The New York Times and the LA Times have two good articles on Eisner’s exit strategy. Both speculate that a deminished Eisner role could entice Steve Jobs to rehitch Pixar to Disney’s horse.

Disney’s has had a cash cow in its joint venture with Pixar, which in some years has generated 50 percent of the film division’s profit, according to the estimates of analysts. But Mr. Jobs, who recently underwent surgery for pancreatic cancer, has been vociferous in his criticism of Mr. Eisner and Disney. Mr. Jobs sparred with Mr. Eisner – and lost – over whether sequels could be counted as part of the number of pictures it owed Disney. (NYT)

Either way Pixar goes, Disney stands to lose a lot of money. It’s not the sequel fight that bothered Jobs, although he’d like to change those terms in the new contract, no it was the negotiating position of Disney for the new contract. The tactics that offended Jobs had to come directly from Eisner and that means there is probably some bad blood there. However, it’s just business. If Jobs decides that Disney promotion vehicle (distribution, themeparks, cable tv) is the best for Pixar that’s probably where Pixar will end up.

Jobs might have to bend on the sequel thing. Because much of Disney’s profits from this deal will come from having the rights to use these characters in Products, Themeparks, TV, etc.

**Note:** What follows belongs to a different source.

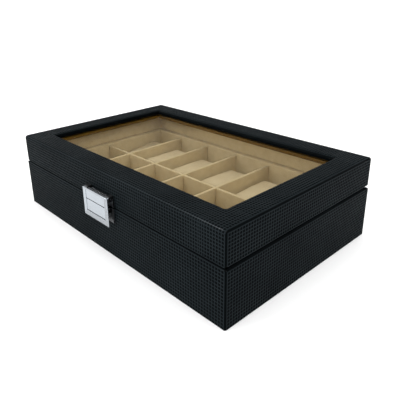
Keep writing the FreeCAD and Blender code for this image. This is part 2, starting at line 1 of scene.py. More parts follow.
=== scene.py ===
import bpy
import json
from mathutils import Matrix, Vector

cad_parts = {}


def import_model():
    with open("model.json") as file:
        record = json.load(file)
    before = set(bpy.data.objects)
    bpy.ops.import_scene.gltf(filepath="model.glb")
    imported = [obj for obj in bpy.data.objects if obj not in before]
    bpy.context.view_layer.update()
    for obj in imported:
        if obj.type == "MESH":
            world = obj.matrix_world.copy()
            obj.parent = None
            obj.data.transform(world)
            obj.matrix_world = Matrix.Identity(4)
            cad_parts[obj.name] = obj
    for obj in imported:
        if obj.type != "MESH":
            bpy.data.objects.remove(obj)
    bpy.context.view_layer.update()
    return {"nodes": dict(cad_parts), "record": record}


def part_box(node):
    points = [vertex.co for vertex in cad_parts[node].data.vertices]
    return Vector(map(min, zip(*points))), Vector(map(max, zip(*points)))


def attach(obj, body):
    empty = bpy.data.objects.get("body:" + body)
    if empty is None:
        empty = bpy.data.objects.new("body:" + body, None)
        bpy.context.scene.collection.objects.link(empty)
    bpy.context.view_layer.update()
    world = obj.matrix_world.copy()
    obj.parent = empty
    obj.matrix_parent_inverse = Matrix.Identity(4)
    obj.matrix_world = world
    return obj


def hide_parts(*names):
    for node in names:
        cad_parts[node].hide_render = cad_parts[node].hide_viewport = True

If Pixar starts pumping out movies using the same characters over and over again, then Disney won’t be able to capitalize on new characters that bring a new generation of youngsters into the fold.

The articles also talk about the Miramax brothers negotiations with Disney and how Eisner’s departure might affect things. As long as Miramax keeps finding gems like Hero to produce and distribute, then Disney needs to fight to keep them on board. But at the same time, the brothers have to have realistic business goals and combat bloat (including personnel and pet projects) in their companies.